Recently, Amazon announced the general availability (GA) of AWS Lake Formation, a fully managed service that makes it much easier for customers to build, secure, and manage data lakes.
With AWS Lake Formation customers can simplify and automate many of the complicated manual steps usually required to create a data lake, including collecting, cleaning, and cataloging data, and securely making that data available for analytics. Amazon first introduced AWS Lake Formation at AWS re:Invent conference, held last November in Las Vegas, and allowed customers to sign up for a preview. Now customers can leverage AWS Lake Formation fully as a generally available service.
By using AWS Lake Formation, customers can bring data into a data lake from a range of sources using pre-defined templates. Next, they can then define policies to govern access by different groups within the organization while the data is automatically classified and prepared. And finally, they can then analyze this data using their choice of AWS analytics and machine learning services, including Amazon Redshift, Amazon Athena, and AWS Glue, with Amazon EMR, Amazon QuickSight, and Amazon SageMaker following in the next few months.

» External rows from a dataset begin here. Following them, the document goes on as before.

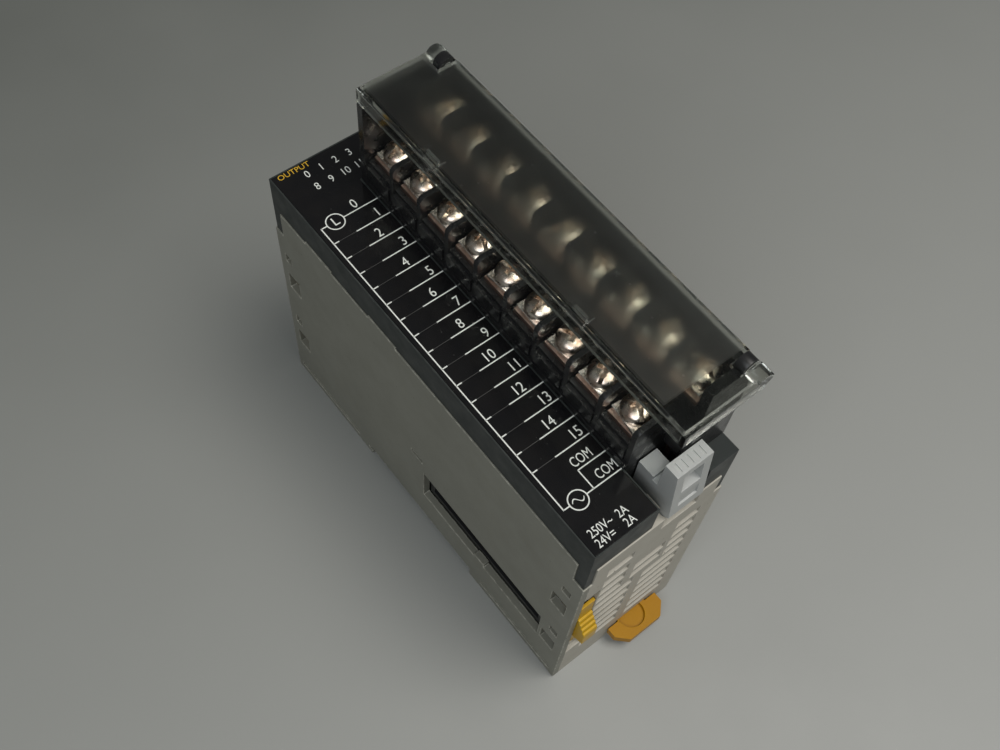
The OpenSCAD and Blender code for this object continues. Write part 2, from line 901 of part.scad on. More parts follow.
module lower_clamp_plates() {
    color("#e4e0d8")
    lower_places()
        clamp_plate();
}

module upper_clamp_plates() {
    color("#e4e0d8")
    upper_places()
        clamp_plate();
}

// Bar with a threaded hole and a blade down to the socket
module terminal_bar(x0, x1, blade_x, blade_z) {
    width = pitch - rib_t - 0.75;
    difference() {
        block([x0, -width / 2, 0], [x1, width / 2, bar_t]);
        translate([0, 0, -eps])
            cylinder(d = thread_d, h = bar_t + 2 * eps);
    }
    block([blade_x, -blade_w / 2, blade_z], [blade_x + blade_t, blade_w / 2, bar_t / 2]);
}

module lower_terminal_bars() {
    color("#c98d62")
    lower_places()
        terminal_bar(-plate_w / 2 - 0.35, step_x - 0.2 - lower_x, lower_blade_x - lower_x,
                     socket_z0 + 1 - lower_z);
}

module upper_terminal_bars() {
    color("#c98d62")
    upper_places()
        terminal_bar(step_x + 0.3 - upper_x, plate_w / 2 + 0.2, upper_blade_x - upper_x,
                     socket_z0 + 1 - upper_z);
}

module terminal_cover() {
    plate_z = cover_z - cover_t;
    knuckle_r = lug_r - 0.1;
    slots = [y_hi - 30.3, y_hi - 66];
    color("#8d9389", 0.6)
    difference() {
        union() {
            difference() {
                block([block_x0, cover_y0, plate_z], [block_x1, block_y1, cover_z]);
                // Notches around the block's lugs
                for (y = [block_y0, far_lug])
                    block([hinge_x - lug_r - 0.5, y - 0.2, plate_z - eps],
                          [block_x1 + eps, y + lug_w + 0.2, cover_z + eps]);
            }
            block([block_x0, cover_y0, cover_z - cover_skirt], [block_x0 + 1.1, block_y1, cover_z]);
            block([block_x0, cover_y0, cover_z - cover_skirt], [block_x1 - 1, cover_y0 + 1.1, cover_z]);
            // Rims around the two clip windows
            for (y = slots)
                block([block_x0, y - 0.6, plate_z], [block_x0 + 2.6, y + 3.6, cover_z + 0.3]);
            // Knuckles outside the lugs, with their pins
            rod_y(hinge_x, hinge_z, knuckle_r, cover_y0, block_y0 - 0.2);
            rod_y(hinge_x, hinge_z, hinge_r, block_y0 - 0.5, block_y0 + lug_w - 0.3);
            rod_y(hinge_x, hinge_z, knuckle_r, far_lug + lug_w + 0.2, block_y1);
            rod_y(hinge_x, hinge_z, hinge_r, far_lug + 0.3, far_lug + lug_w + 0.5);
        }
        for (y = slots)
            block([block_x0 + 1.45, y, plate_z - eps], [block_x0 + 1.95, y + 3, cover_z + 1]);
    }
}

// ---------------------------------------------------------------- moving parts of the case

module release_lever() {
    top_y0 = y_lo + 1.1;
    top_y1 = block_y0 - 0.15;
    x0 = lever_x0;
    x1 = lever_x1;
    color("#b9bab6")
    difference() {
        union() {
            along_x(x0, x1)
                polygon([
                    [top_y0, lever_z], [top_y1, lever_z], [top_y1, pivot_z],
                    [pivot_y, pivot_z - hub_r], [pivot_y - hub_r, pivot_z], [y_lo - 0.3, pivot_z + 1]
                ]);
            rod_x(pivot_y, pivot_z, hub_r, x0, x1);
            rod_x(pivot_y, pivot_z, pivot_r, x0 - side_gap - cheek_t + 0.1, x1 + side_gap + cheek_t - 0.1);
            // Arms that lift the block, seen in the well beside it: one with a flat top, one lower
            along_x(x0, x0 + 3.8)
                polygon([
                    [top_y1 - 1, pivot_z + 0.3], [top_y1 - 1, body_d - 1.2], [top_y1 + 1.2, body_d - 1.2],
                    [top_y1 + 1.2, body_d - 0.1], [lower_y0 - 0.2, body_d - 0.1],
                    [lower_y0 - 0.2, pivot_z + 0.3]
                ]);
            along_x(x0 + 4.7, x0 + 7)
                polygon([
                    [top_y1 - 1, pivot_z + 2], [top_y1 - 1, body_d - 1], [top_y1 + 1.1, body_d - 1.4],
                    [top_y1 + 1.1, pivot_z + 3]
                ]);
        }
        // Window in the front, with a step in its lower half
        block([x0 + 1.7, y_lo - 1, pivot_z + 7.6], [x1 - 1.7, top_y0 + 1, lever_z - 1.4]);
        block([x0 + 1.7, y_lo - 1, pivot_z + 3.2], [x1 - 1.7, y_lo + 0.3, pivot_z + 7.8]);
        // Grooves across the top for the finger
        for (i = [1:5])
            block([x0 + i * lever_w / 6 - 0.2, top_y0 + 0.5, lever_z - 0.2],
                  [x0 + i * lever_w / 6 + 0.2, top_y1 - 0.5, lever_z + eps]);
    }
}

// Slider at the lower end: a lock plate inside, a cover strip in the recess and a ribbed thumb tab
module slider() {
    x0 = slider_x0;
    x1 = x0 + slider_w;
    plate_y0 = y_lo + wall + 0.15;
    plate_y1 = y_lo + 6.1;
    tab_z0 = slider_mid - tab_h / 2;
    tab_z1 = slider_mid + tab_h / 2;
    ribs = 4;
    slope = 4.4;
    difference() {
        union() {
            block([x0, y_lo + 0.05, strip_z0], [x1, y_lo + recess_depth - 0.1, tab_z1 + 5.6]);
            block([x0, y_lo + 0.3, tab_z0], [x0 + 1.9, plate_y0 + 0.3, tab_z1]);
            block([x0, plate_y0, hook_z[0] - 1.4], [x0 + 1.2, plate_y1, hook_z[1] + hook_h + 5.5]);
            along_x(x0, x1)
                polygon(concat(
                    [[y_lo + 0.3, tab_z0], [y_lo + 0.3, tab_z1]],
                    [for (i = [0:ribs - 1]) each [
                        [y_lo - i * tab_reach / ribs, tab_z1 - i * slope / ribs],
                        [y_lo - (i + 0.6) * tab_reach / ribs, tab_z1 - i * slope / ribs]
                    ]],
                    [[y_lo - tab_reach, tab_z1 - slope], [y_lo - tab_reach, tab_z0 + 1.2]]
                ));
        }
        for (z = hook_z)
            block([x0 - eps, -hook_y - hook_w, z], [x0 + 1.2 + eps, -hook_y, z + hook_h]);
    }
}

module lower_slider() {
    color("#e8b21a")
    slider();
}

module upper_slider() {
    color("#e8b21a")
    mirror([0, 1, 0])
        slider();
}

module rail_latch() {
    w = latch_w / 2;
    t = latch_tab_w / 2;
    y1 = y_lo - latch_out;
    y0 = y1 - latch_tab_l;
    chamfer = 2.3;
    color("#c9850f")
    difference() {
        union() {
            translate([latch_x, 0, latch_z])
                linear_extrude(latch_t)
                    union() {
                        polygon([
                            [-t, y1], [-t, y0 + chamfer], [-t + chamfer, y0], [t - chamfer, y0],
                            [t, y0 + chamfer], [t, y1]
                        ]);
                        translate([-w, y1 - 1])
                            square([latch_w, -channel_y - 0.1 - y1 + 1]);
                    }
            translate([latch_x, 0, 0])
                along_x(-w, w)
                    polygon([
                        [-channel_y - 0.1 - nose_t, 0.2], [-channel_y - 0.1 - nose_t, latch_z + 0.5],
                        [-channel_y - 0.1, latch_z + 0.5], [-channel_y - 0.1, lip_t],
                        [-channel_y + lip_reach - 0.3, lip_t], [-channel_y + lip_reach, lip_t - 0.4],
                        [-channel_y + lip_reach, 0.2]
                    ]);
        }
        // Finger recess and a slot for a screwdriver
        translate([latch_x - 0.5, y1 - 0.3, latch_z + latch_t - 0.8])
            cylinder(r = 2.9, h = 1);
    }
}

case_shell();
side_panel();
front_cap();
label_panel();
light_guide();
led_board();
indicator_leds();
led_header();
main_board();
bus_board();
board_link();
bus_controller();
relay_driver_1();
relay_driver_2();
isolator_1();
isolator_2();
reservoir_capacitor();
clock_crystal();
bus_socket();
bus_socket_contacts();
bus_plug();
bus_plug_contacts();
terminal_socket();
socket_contacts();
block_body();
lower_screws();
upper_screws();
lower_clamp_plates();
upper_clamp_plates();
lower_terminal_bars();
upper_terminal_bars();
terminal_cover();
release_lever();
upper_slider();
lower_slider();
rail_latch();
for (i = [0:15])
    relay(i);
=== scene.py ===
import json
import math
import random

import bmesh
import bpy
from mathutils import Matrix, Vector


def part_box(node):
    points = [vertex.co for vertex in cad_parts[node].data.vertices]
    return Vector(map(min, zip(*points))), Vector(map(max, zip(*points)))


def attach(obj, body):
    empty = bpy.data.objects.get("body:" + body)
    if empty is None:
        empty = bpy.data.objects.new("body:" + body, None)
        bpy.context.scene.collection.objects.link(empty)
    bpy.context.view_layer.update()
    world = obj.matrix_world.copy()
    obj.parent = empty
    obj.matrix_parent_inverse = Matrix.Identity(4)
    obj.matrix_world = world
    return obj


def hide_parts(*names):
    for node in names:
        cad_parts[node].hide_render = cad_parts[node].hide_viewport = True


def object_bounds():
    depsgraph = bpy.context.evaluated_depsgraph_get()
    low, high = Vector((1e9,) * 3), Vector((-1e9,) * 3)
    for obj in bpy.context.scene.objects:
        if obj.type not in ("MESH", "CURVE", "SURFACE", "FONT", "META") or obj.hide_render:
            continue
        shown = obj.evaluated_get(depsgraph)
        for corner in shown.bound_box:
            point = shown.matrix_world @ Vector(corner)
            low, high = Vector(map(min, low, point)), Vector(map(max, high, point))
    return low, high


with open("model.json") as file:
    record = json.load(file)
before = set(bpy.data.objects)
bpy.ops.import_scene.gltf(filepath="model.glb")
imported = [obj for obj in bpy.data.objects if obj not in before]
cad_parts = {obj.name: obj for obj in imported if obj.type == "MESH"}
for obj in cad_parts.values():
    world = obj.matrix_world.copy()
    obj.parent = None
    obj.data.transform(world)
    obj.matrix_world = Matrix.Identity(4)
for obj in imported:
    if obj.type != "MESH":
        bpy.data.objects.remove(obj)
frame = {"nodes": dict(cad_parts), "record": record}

# Lengths are in metres, in the frame of the CAD model: X is the module's width, Y its height, Z its depth.
MM = 0.001
NODES = frame["nodes"]
cad_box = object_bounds()
random.seed(7)

# ---------------------------------------------------------------- sizes taken from the frame


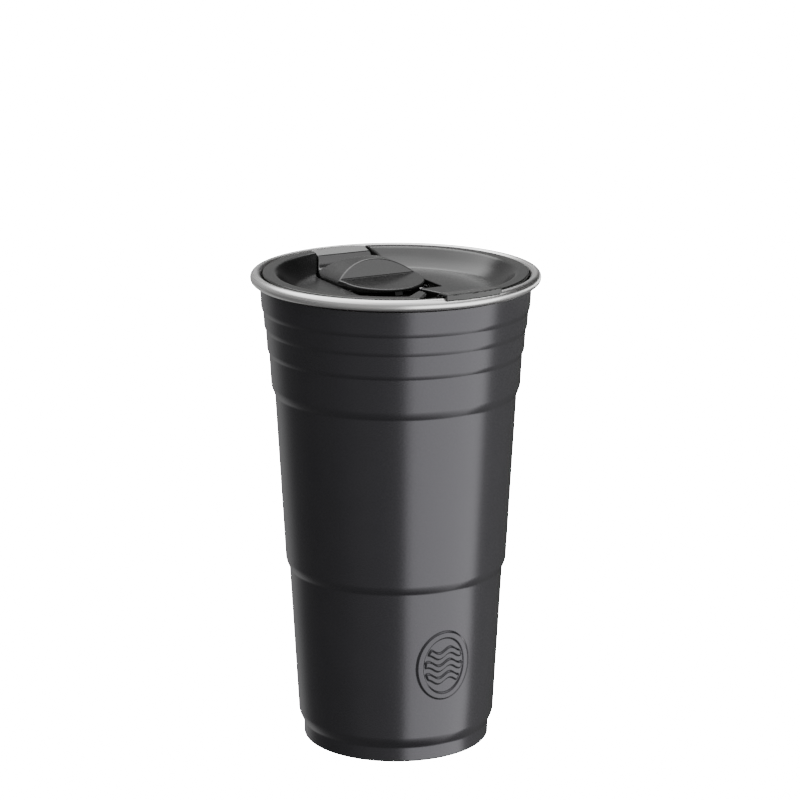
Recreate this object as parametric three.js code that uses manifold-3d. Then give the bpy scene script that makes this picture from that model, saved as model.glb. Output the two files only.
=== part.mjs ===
// Insulated party-cup tumbler with a press-in lid and a rocking flip lever.
//
// Millimetres, +Z up.  The origin is the centre of the ring the cup stands on, and -Y is the
// front: the side with the body's emblem and the lid's lift tab.  The lever runs along Y, with
// its thumb lobe near the middle of the lid and its spout cover over the rim at +Y.

import * as THREE from 'three';
import { mergeVertices } from 'three/addons/utils/BufferGeometryUtils.js';
import Module from 'manifold-3d';

const wasm = await Module();
wasm.setup();

// ---------------------------------------------------------------- driving dimensions

const FACETS = 48;                  // flats around every round piece of the cup and lid
const GAP = 0.3;                    // clearance between pieces that touch on the real cup

// Outer shell: seven tapered bands, each stepping in to the next.
const SHELL = {
  wall: 0.8,
  taper: 0.0556,                    // radius gained per mm of height on every band
  topZ: 165.8,
  footRadius: 31.6,                 // outer edge of the flat ring the cup stands on
  footInner: 30.0,
  footFillet: 1.4,
};
// A shoulder is where one band steps in to the band below: the radius just above it, the
// heights where it starts and ends, and how far it steps in.
const SHOULDERS = [
  { topZ: 158.6, topR: 47.27, drop: 1.9, depth: 0.65 },
  { topZ: 151.9, topR: 46.30, drop: 1.9, depth: 0.61 },
  { topZ: 143.6, topR: 45.33, drop: 2.0, depth: 0.70 },
  { topZ: 130.6, topR: 44.00, drop: 3.6, depth: 1.28 },
  { topZ: 66.9, topR: 39.38, drop: 3.6, depth: 1.30 },
  { topZ: 9.9, topR: 35.13, drop: 4.5, depth: 1.80 },
];

// Inner liner: a plain taper, a seat for the lid, and the rolled rim bead.
const LINER = {
  wall: 0.6,
  bottomZ: 12.0,
  bottomR: 32.6,                    // outside radius just above the bottom corner
  corner: 5.0,
  neckZ: 150.0,                     // top of the plain taper
  neckR: 42.1,
  seatZ: 155.0,                     // where the liner has opened out to take the lid
  seatR: 45.3,
  throatZ: 165.6,                   // where the wall turns out towards the bead
  throatR: 46.35,
};
const BEAD = { r: 49.06, z: 168.6, tube: 1.95, startDeg: 180, endDeg: -135 };

// Base: a pressed cap closes the vacuum space, and a thin cover hides it.
const CAP = { z: 1.1, wall: 0.9, radius: 31.9, dimpleR: 8.0, dimpleH: 2.0, portR: 1.6 };
const COVER = { z: 0.25, wall: 0.55, radius: 29.6 };
const SEAL = { radius: 3.0, height: 1.2, edge: 0.4 };
const GETTER = { radius: 6.0, height: 1.2, x: 17.0 };

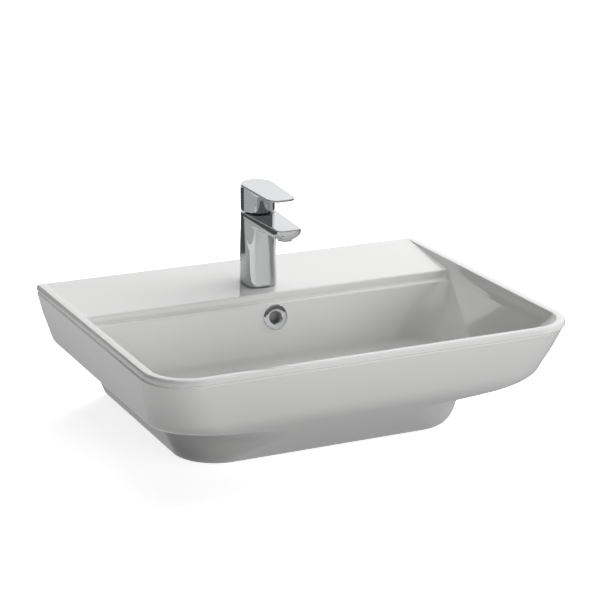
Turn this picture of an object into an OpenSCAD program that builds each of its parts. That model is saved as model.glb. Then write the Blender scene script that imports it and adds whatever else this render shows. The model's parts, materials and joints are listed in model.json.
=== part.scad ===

Source: https://aws.amazon.com/lake-formation/
Suphatra Rufo, senior product marketing manager at Amazon Web Services, said in a tweet:
Setting up your own data lake just got a lot easier. Today we launched AWS Lake Formation! Now you can store unlimited types of data and use multiple analytics services to process your data, whenever you want.
Users can create a data lake by using the Lake Formation console. Next, they can register S3 buckets as part of the data lake, create a database and grant permission to the IAM users and roles necessary to manage it. According to the blog post on the GA release of AWS Lake Formation, the database is registered in the Glue Data Catalog and holds the metadata required to analyze the raw data, such as the structure of the tables that are going to be automatically generated during data ingestion.
Furthermore, users can make the data ingestion easier by using blueprints that create the necessary workflows, crawlers and jobs on AWS Glue for everyday use cases. Moreover, these workflows enable orchestration of the data loading workloads by building dependencies between Glue entities, such as triggers, crawlers and jobs, and allow users to track the status of the different nodes in the workflows on the console, making it easier to monitor progress and troubleshoot issues.
The Log file blueprints allow users to ingest logging formats used by Application Load Balancers, Elastic Load Balancers, and AWS CloudTrail; while with database blueprints, users can load data from operational databases, or load a full snapshot of an existing database, or incrementally load new data. Users can run workflows created by the blueprints:
- On-demand with through the console or programmatically, for example, using any AWS SDK or the AWS Command Line Interface (CLI)
- Schedule option ranging from hourly to monthly, with the opportunity to choose the day of the week and the time
Several AWS customers such as Panasonic Avionics Corporation, Zalando, Amgen, and Alcon are using AWS Lake Formation. Alberto Miorin, engineering lead, Zalando SE, said in an Amazon press release about the GA of Data Lake Formation:
AWS Lake Formation gave us a scalable central point of control for data access through Amazon Redshift that not only simplified the process, but improved it through granular control over how our data is being used. Now we can discover, access, and analyze data in our data lake with our preferred tools, and leverage it for business intelligence and data science. This streamlined workflow helps our executives make the right decisions on time, and fosters innovation through machine learning.
According to a recent market study by Advanced Market Analytics, the global data lake market is anticipated to reach $12.01 billion by 2024 at a compound annual growth rate (CAGR) of 27.8%. Hence, several public cloud vendors offer data lake solutions, and Amazon is not the only one with a data lake service. Microsoft has been offering Azure Data Lake for quite some time, and Google has a suite of data lake processing and analytics tools in Cloud Datalab, Dataproc, and Dataflow.
AWS Lake Formation is currently available in East (Ohio), US East (N. Virginia), US West (Oregon), Asia Pacific (Tokyo), and Europe (Ireland) regions, and Amazon stated in the press release that additional regions would come soon. Furthermore, Amazon also said that there is no extra cost to using AWS Lake Formation; customers only pay for the use of the underlying services such as Amazon S3 and AWS Glue.